Tentoonstelling 'Van Gogh 400 dagen in A'dam' in Stadsarchief Amsterdam
Voordat Vincent van Gogh de kunstenaar werd die we nu kennen, verbleef hij ruim een jaar in Amsterdam voor zijn studie theologie; hij wilde predikant worden. Hij schreef in deze periode vele openhartige brieven aan zijn broer Theo. Deze brieven - met prachtige beschrijvingen van de stad aan de hand van verschillende schilderijen en prenten - vormen het uitgangspunt van Vincent van Gogh, 400 dagen in Amsterdam. Van Gogh is in feite de conservator van deze tentoonstelling, waarin we de stad zien door de ogen van de 24-jarige student die dacht dat hij dominee zou worden en nog niet wist dat hij kunstenaar was.

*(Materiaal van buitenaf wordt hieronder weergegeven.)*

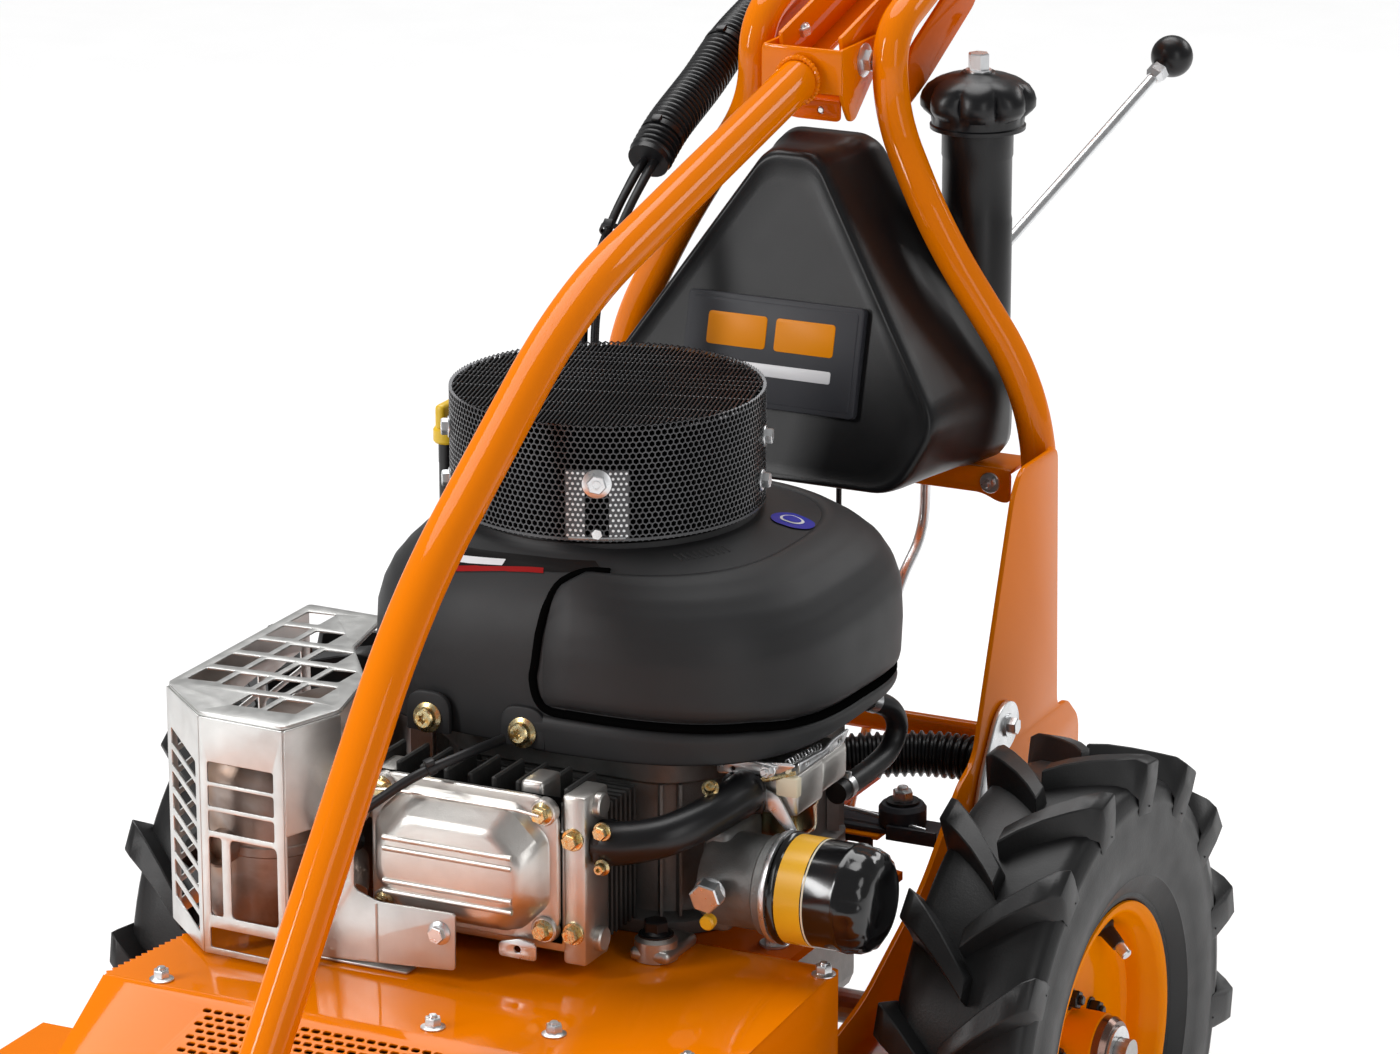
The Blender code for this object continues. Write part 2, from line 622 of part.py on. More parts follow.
def make_exhaust():
    ring = []
    for i in range(28):
        t = math.tau * i / 28
        c, s = math.cos(t), math.sin(t)
        x = -0.158 + 0.050 * math.copysign(abs(c) ** 0.7, c)
        ring.append((x, -0.248 + 0.098 * math.copysign(abs(s) ** 0.7, s)))
    lower, upper = COVER_TOP + 0.012, 0.460
    muffler = add("muffler", plate(ring, upper - lower, "Z", (0, 0, (lower + upper) / 2)), EXHAUST)
    soften(muffler, 0.008)
    plan = [(-0.2215, -0.134), (-0.2215, -0.325), (-0.170, -0.370), (-0.104, -0.373), (-0.088, -0.325)]
    inner = [(-0.104, -0.262), (-0.146, -0.205), (-0.160, -0.136)]
    top, foot, hood = 0.503, COVER_TOP + 0.002, 0.425
    bm = bmesh.new()
    up = [bm.verts.new((x, y, top)) for x, y in plan + inner]
    low = [bm.verts.new((x, y, foot)) for x, y in plan[:4]]
    mid = [bm.verts.new((x, y, hood)) for x, y in plan[3:]]
    bm.faces.new(up)
    bm.faces.new((up[0], low[0], low[1], up[1]))
    bm.faces.new((up[1], low[1], low[2], up[2]))
    bm.faces.new((up[2], low[2], low[3], mid[0], up[3]))
    bm.faces.new((up[3], mid[0], mid[1], up[4]))
    guard = add("muffler_guard", mesh_of(bm), ZINC)
    shell(guard, 0.0015)


# ---- tank ---------------------------------------------------------------------------------------------
def make_tank():
    """Wedge-shaped tank between the rear tubes, with its filler neck behind the left one."""
    front = [(-0.0205, 0.783), (0.0205, 0.783), (0.136, 0.604), (0.110, 0.552), (-0.110, 0.552),
             (-0.136, 0.604)]
    back = [(-0.036, 0.786), (0.036, 0.786), (0.150, 0.606), (0.150, 0.552), (-0.150, 0.552),
            (-0.150, 0.606)]
    front_ring = [(x, 0.128 + 0.26 * (z - 0.552), z) for x, z in front]
    back_ring = [(x, 0.268, z) for x, z in back]
    tank = add("fuel_tank", loft([front_ring, back_ring]), BLACK_PLASTIC)
    soften(tank, 0.012, 2)
    neck = rod(NECK_RADIUS, (*NECK_AT, 0.575), (*NECK_AT, NECK_TOP), 28)
    bridge = box((0.085, 0.240, 0.580), (0.125, 0.285, 0.618))
    join(tank, bridge, neck)
    cap = [
        (0.0, 0.846), (0.0085, 0.846), (0.0085, 0.832), (0.028, 0.829), (CAP_RADIUS + 0.002, 0.815),
        (CAP_RADIUS + 0.002, 0.804), (0.034, NECK_TOP + GAP), (0.0, NECK_TOP + GAP),
    ]  # fmt: skip
    add("fuel_cap", turned(cap, "Z", (*NECK_AT, 0), 28), BLACK_PLASTIC, (*NECK_AT, NECK_TOP))


# ---- handlebar and controls ---------------------------------------------------------------------------
def make_handlebar():
    lean = math.radians(14)
    length = 0.400
    half, wall, tall = 0.0255, 0.004, 0.036
    u = [(-half, 0.0), (half, 0.0), (half, tall), (half - wall, tall), (half - wall, wall),
         (-half + wall, wall),
         (-half + wall, tall), (-half, tall)]  # fmt: skip
    column = plate(u, length, "Y", (0, 0, 0))
    column.transform(Matrix.Translation((0, length / 2 - 0.022, -tall / 2)))
    column.transform(Matrix.Translation(HANDLE_PIVOT) @ Matrix.Rotation(lean, 4, "X"))
    add("handlebar_column", column, ORANGE, HANDLE_PIVOT)

    end = Vector(HANDLE_PIVOT) + Matrix.Rotation(lean, 3, "X") @ Vector((0, length - 0.022, 0))
    cross = (end.y + 0.0135, end.z)
    bend = Vector((HANDLE_HALF, 0.690, 1.000))
    tip = Vector((HANDLE_HALF, GRIP_END_Y - 0.004, 1.040))
    half_route = [(0.0, *cross), (0.150, *cross),
                  (0.262, cross[0] + 0.030, cross[1] + 0.020), tuple(bend), tuple(tip)]
    other = [(-x, y, z) for x, y, z in half_route[:0:-1]]
    add("handlebar_tube", pipe(rounded(other + half_route, 0.06, 4), HANDLE_RADIUS), ORANGE, HANDLE_PIVOT)
    grip_line = (tip - bend).normalized()
    ring = [(0.0, 0.0), (GRIP_RADIUS, 0.0), (GRIP_RADIUS, -0.105), (HANDLE_RADIUS + 2 * GAP, -0.105),
            (HANDLE_RADIUS + 2 * GAP, -0.0037), (0.0, -0.0037)]  # fmt: skip
    for name, sign in (("left", 1), ("right", -1)):
        grip = turned(ring, "Z", (0, 0, 0), 20)
        end = Vector((sign * tip.x, tip.y, tip.z)) + grip_line * 0.004
        grip.transform(Matrix.Translation(end) @ grip_line.to_track_quat("Z", "Y").to_matrix().to_4x4())
        add("grip_" + name, grip, RUBBER, HANDLE_PIVOT)
    for name, sign in (("drive_lever", 1), ("blade_lever", -1)):
        pivot = (sign * HANDLE_HALF, 0.735, 0.980)
        route = rounded([pivot, (pivot[0], 0.775, 0.974), (pivot[0], 0.850, 0.988)], 0.03, 3)
        add(name, pipe(route, 0.0055), BLACK_PLASTIC, pivot)


def make_controls():
    pivot = (0.055, 0.160, 0.2585)
    rod_route = rounded(
        [pivot, (0.060, 0.252, 0.4465), (0.060, 0.299, 0.4725), (0.060, 0.302, 0.560),
        (0.056, 0.3756, 0.640), (0.127, 0.590, 0.776)], 0.03, 4
    )
    add("shift_lever", pipe(rod_route, 0.0042), ZINC, pivot)
    bm = bmesh.new()
    tip = Vector(rod_route[-1]) + (Vector(rod_route[-1]) - Vector(rod_route[-2])).normalized() * 0.0170
    bmesh.ops.create_uvsphere(bm, u_segments=20, v_segments=12, radius=0.0165, matrix=Matrix.Translation(tip))
    add("shift_knob", mesh_of(bm), BLACK_PAINT, pivot)

    conduit = smooth_route([(-0.100, 0.1575, 0.7716), (-0.100, 0.1913, 0.7909),
                            (-0.100, 0.2462, 0.8120), (-0.100, 0.2919, 0.8325),
                            (-0.100, 0.3454, 0.8480), (-0.100, 0.3983, 0.8610)], 3)  # fmt: skip
    add("control_conduit", pipe(conduit, 0.0170), BLACK_PLASTIC)
    cables = smooth_route([(-0.100, 0.1557, 0.7706), (-0.100, 0.1400, 0.7615),
                           (-0.100, 0.1117, 0.7418), (-0.100, 0.0844, 0.7147),
                           (-0.100, 0.0656, 0.6826), (-0.100, 0.0620, 0.6400),
                           (-0.100, 0.0700, 0.5600), (-0.100, 0.0800, 0.4700)], 3)
    add("control_cables", pipe(cables, 0.0100), RUBBER)
    rear = smooth_route([(0.060, 0.085, 0.360), (0.095, 0.105, 0.362), (0.135, 0.124, 0.364),
                         (0.165, 0.130, 0.364), (0.184, 0.130, 0.364)], 3)
    add("rear_conduit", pipe(rear, 0.0170), BLACK_PLASTIC)

    lever = [(0.118, 0.405), (0.135, 0.411), (0.152, 0.404), (0.158, 0.388), (0.148, 0.376), (0.118, 0.366),
             (0.098, 0.338), (0.086, 0.326), (0.078, 0.334), (0.092, 0.368)]  # fmt: skip
    pivot_x = SIDE_X + SIDE_THICK + 0.003
    add("lock_lever", plate(lever, 0.004, "X", (pivot_x, 0, 0)), ZINC, (pivot_x, 0.135, 0.392))


make_deck()
make_belt_cover()
make_frame()
make_strut()
make_wheels()
make_castor()
make_drive()
make_engine()
make_exhaust()
make_tank()
make_handlebar()
make_controls()
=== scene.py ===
"""Looks of a walk-behind brush mower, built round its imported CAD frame.

Metres, +Z up, machine front towards -Y, machine left towards +X. Pieces are modelled in the axle frame, whose
Y = 0 is the rear axle; each object's location carries that frame into the part's own.
"""

import math

import bmesh
import bpy
from mathutils import Matrix, Vector


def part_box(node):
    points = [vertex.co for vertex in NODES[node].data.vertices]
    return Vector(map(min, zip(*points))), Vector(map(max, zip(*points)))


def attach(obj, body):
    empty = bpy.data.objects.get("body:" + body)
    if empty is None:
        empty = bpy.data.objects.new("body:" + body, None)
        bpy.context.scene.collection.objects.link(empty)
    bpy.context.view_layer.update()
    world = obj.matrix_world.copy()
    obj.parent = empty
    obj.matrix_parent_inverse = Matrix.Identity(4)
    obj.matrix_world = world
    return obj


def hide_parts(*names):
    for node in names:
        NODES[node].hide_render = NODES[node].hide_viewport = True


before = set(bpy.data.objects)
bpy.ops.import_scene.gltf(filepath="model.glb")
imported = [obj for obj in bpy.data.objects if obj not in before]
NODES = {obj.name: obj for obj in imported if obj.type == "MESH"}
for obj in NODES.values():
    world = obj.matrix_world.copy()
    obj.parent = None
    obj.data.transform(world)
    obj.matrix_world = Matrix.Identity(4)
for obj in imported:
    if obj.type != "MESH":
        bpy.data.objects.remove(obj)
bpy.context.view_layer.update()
AXLE_Y = sum(corner.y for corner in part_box("axle_left")) / 2
HOME = Vector((0.0, AXLE_Y, 0.0))

# places and sizes that more than one part uses, in metres
FILLER_AT = (0.1025, 0.29, 0)
BOWL_AT = (0.155, -0.15, 0)
DIPSTICK_AT = (-0.166, -0.03, 0)
COVER_CORNERS = ((-0.064, 0.366), (0.056, 0.366), (-0.064, 0.448), (0.056, 0.448))
WELD_RIPPLE = 0.003
LAMP_TARGET = Vector((0.0, 0.0, 0.45))


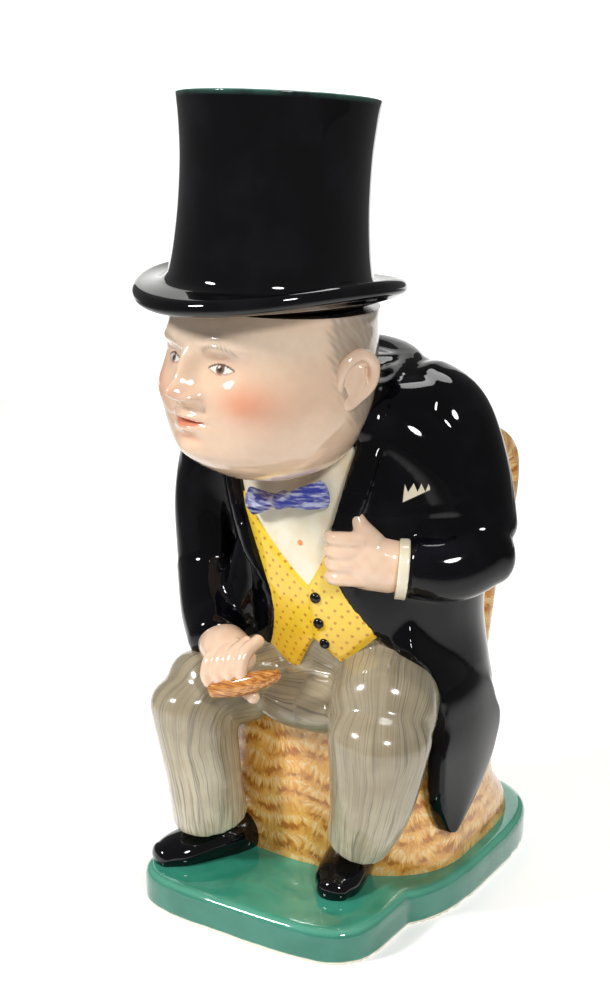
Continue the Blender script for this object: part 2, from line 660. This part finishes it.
face = {
    # sideways place, height above the chin, swell out, width, height of each soft swell
    "swells": [
        (0, 15.6, 4.7, 2.5, 2.4), (0, 19.6, 3, 1.8, 3.6), (0, 23.2, 0.9, 2, 2.2),
        (2.9, 14.7, 2.1, 1.5, 1.5), (7.5, 25.3, 1.4, 4.6, 1.6), (7.3, 21.3, -2.2, 3.6, 2.5),
        (7.3, 21, 1.7, 2.5, 1.8), (12, 14.5, 1.3, 4.8, 4.6), (0, 10.6, 1.5, 4.4, 1.1),
        (0, 9.55, -0.9, 4.6, 0.42), (0, 8.3, 1.5, 3.6, 1.1), (0, 6.1, -0.5, 3, 0.9),
        (0, 3.3, 1.7, 4.6, 2.2), (0, 12.6, -0.35, 0.8, 1.3), (4.6, 12.4, -0.30, 0.9, 2.4),
    ],
    "profile": smoothRows([             # height above the chin, half width, reach in front, reach behind
        (-4, 9, 9, 13), (-1, 14.5, 15.3, 17), (2, 17.5, 18.8, 20), (6, 19.8, 20.4, 21.8),
        (10, 21.2, 20.8, 23), (15, 21.9, 21, 24), (21, 21.6, 20.7, 24.6),
        (26, 21.2, 21, 24.7), (30, 20.8, 20.9, 24.6), (32.2, 21.2, 20.7, 24.5)], 6),
    "eye": (7.3, 21), "brow": (7.6, 24.9), "mouth": 9.55,
    "crowd": 0.42,                      # how far the rings' points are drawn towards the front
}


def headRings(levels, sides, inset=0.0):
    # oval rings whose reach follows the profile; outside, the features as soft swells
    outside = inset == 0.0
    t = np.asarray(levels, float)[:, None]
    profile = face["profile"]
    half, front, back = (np.interp(t, profile[:, 0], profile[:, k]) for k in (1, 2, 3))
    turn = np.linspace(-np.pi, np.pi, sides, endpoint=False)[None]
    angle = turn - (face["crowd"] if outside else 0) * np.sin(turn)
    ahead = ease(np.cos(angle), -0.10, 0.10)
    reach = front * ahead + back * (1 - ahead)
    x = half * np.sin(angle)
    y = -reach * np.cos(angle)
    swell = np.zeros_like(x + t)
    if outside:
        for side, height, out, wide, tall in face["swells"]:
            for spot in {side, -side}:
                soft = out * bump(x, spot, wide) * bump(t, height, tall)
                swell = swell + np.where(np.cos(angle) > 0, soft, 0)
    grow = 1 + (swell - inset) / np.hypot(x, y)
    return np.stack([x * grow, y * grow, t + 0 * x - headPlace["tall"]], axis=-1)


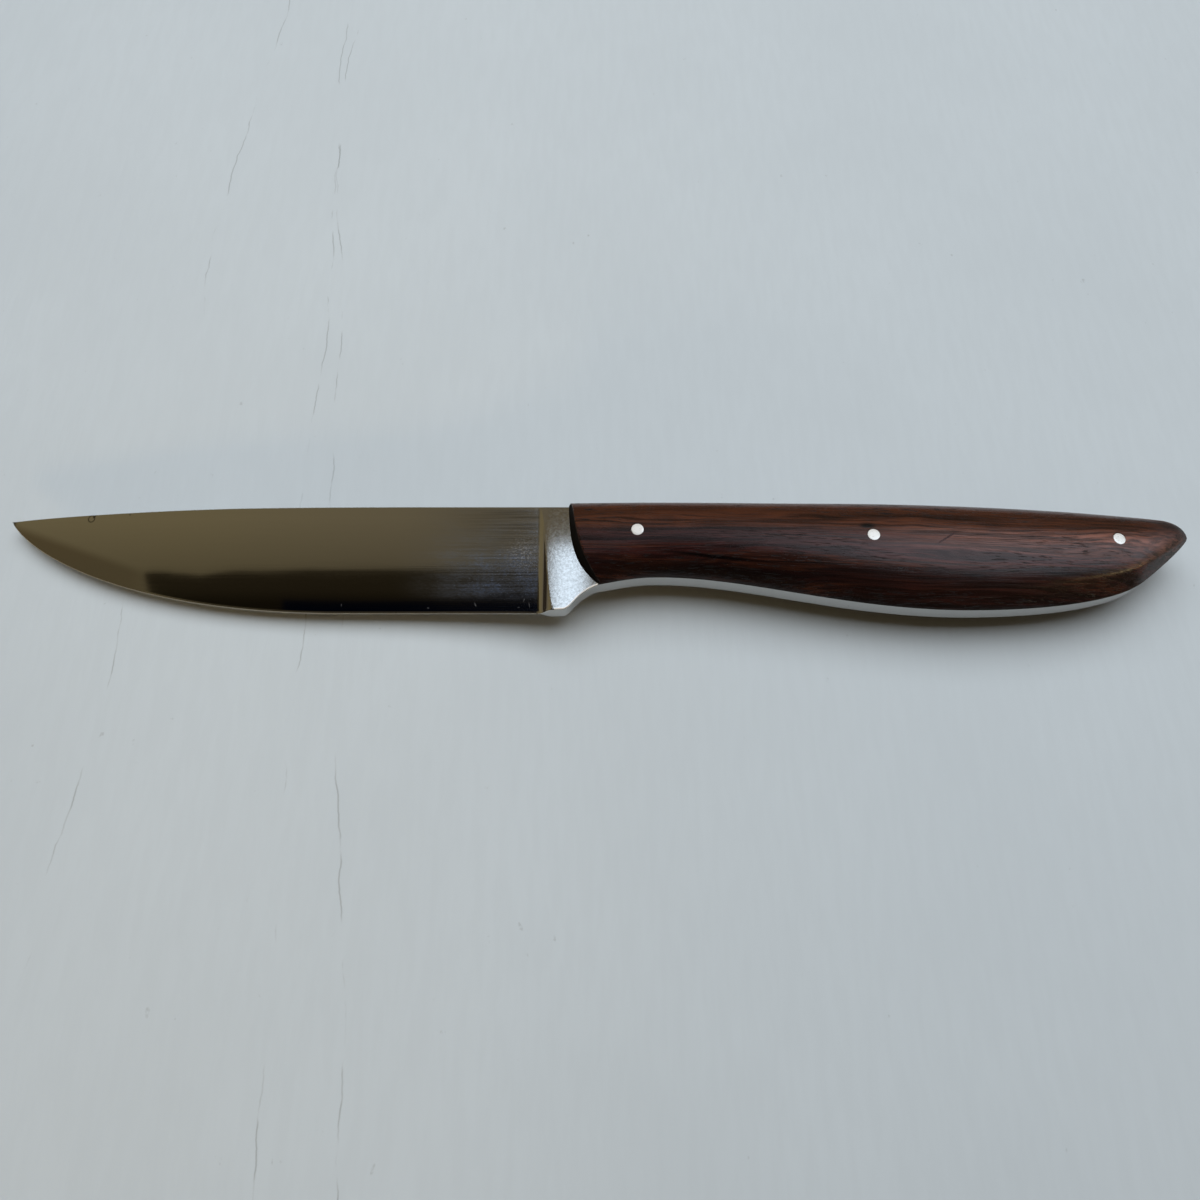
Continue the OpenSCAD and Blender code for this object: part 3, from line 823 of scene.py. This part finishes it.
def new_group(name, inputs, output):
    """Makes a shader node group with its named inputs and one output, and gives its insides."""
    made = bpy.data.node_groups.new(name, "ShaderNodeTree")
    for key, (kind, default) in inputs.items():
        socket = made.interface.new_socket(name=key, in_out="INPUT", socket_type=kind)
        socket.default_value = default
    made.interface.new_socket(name=output, in_out="OUTPUT", socket_type="NodeSocketFloat")
    tree = Tree(made)
    sockets = tree.node("NodeGroupInput").outputs
    return tree, {key: Value(tree, sockets[key]) for key in inputs}


def make_groups():
    """The effects that several finishes share: drawn-out grain, and single marks."""
    number, vector = "NodeSocketFloat", "NodeSocketVector"
    inputs = {
        "Vector": (vector, (0, 0, 0)),
        "Stretch": (vector, (100, 1000, 1000)),
        "Detail": (number, 3.0),
        "Low": (number, 0.35),
        "High": (number, 0.65),
    }
    tree, given = new_group("Drawn-out Grain", inputs, "Value")
    inputs = {"Vector": tree.vector("MULTIPLY", given["Vector"], given["Stretch"]), "Scale": 1.0}
    noise = tree.value("ShaderNodeTexNoise", {**inputs, "Detail": given["Detail"]})
    tree.node("NodeGroupOutput", {0: noise.ramp(given["Low"], given["High"])})

    inputs = {
        "Vector": (vector, (0, 0, 0)),
        "Centre": (vector, (0, 0, 0)),
        "Turn": (number, 0.0),
        "Half Size": (vector, (MM, MM, 1.0)),
        "Softness": (number, 0.5),
    }
    tree, given = new_group("Mark", inputs, "Mask")
    offset = tree.vector("SUBTRACT", given["Vector"], given["Centre"])
    inputs = {"Vector": offset, "Angle": given["Turn"]}
    turned = tree.value("ShaderNodeVectorRotate", inputs, rotation_type="Z_AXIS")
    share = tree.vector("DIVIDE", turned, given["Half Size"])
    distance = tree.vector("LENGTH", share, output="Value")
    tree.node("NodeGroupOutput", {0: distance.ramp(1.0 - given["Softness"], 1.0, 1.0, 0.0)})


def new_material(name):
    """An empty material and its tree."""
    made = bpy.data.materials.new(name)
    made.use_nodes = True
    return made, Tree(made.node_tree)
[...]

"'t Is een mooie stad hier" schrijft Van Gogh in 1877 aan zijn broer Theo, "wat zou ik graag U allerlei dingen hier wijzen en laten zien." Aan de hand van zijn gedetailleerde brieven kruipen we in de huid van de jonge Van Gogh die in Amsterdam overal om zich heen schilderijen waarneemt en op die manier de stad schildert, niet in verf maar in woorden. Door zijn eerdere werk in de kunsthandel heeft hij een schat aan beelden in zijn geheugen opgebouwd. Veel kunstenaars en werken die hij met name noemt en die de stad tot leven brengen zijn op de tentoonstelling te zien: Rembrandt, Jacob en Matthijs Maris, Gustave Doré, Millet, Jozef Israëls, Bosboom, Cornelis Springer, Jan Sluijters, Piet Mondriaan en James Whistler bijvoorbeeld.
Ook twee olieverfschetsen van Amsterdam van Van Gogh zelf zijn te zien, nadat hij zich in 1880 volledig op het kunstenaarschap had gericht. Deze schilderijen die hij in 1885 maakte van de stad die hij zo vaak in woorden heeft geschetst, zullen voor het eerst sinds vele jaren samen te zien zijn. Zij vormen de afsluiting van de tijd die Van Gogh in Amsterdam doorbracht.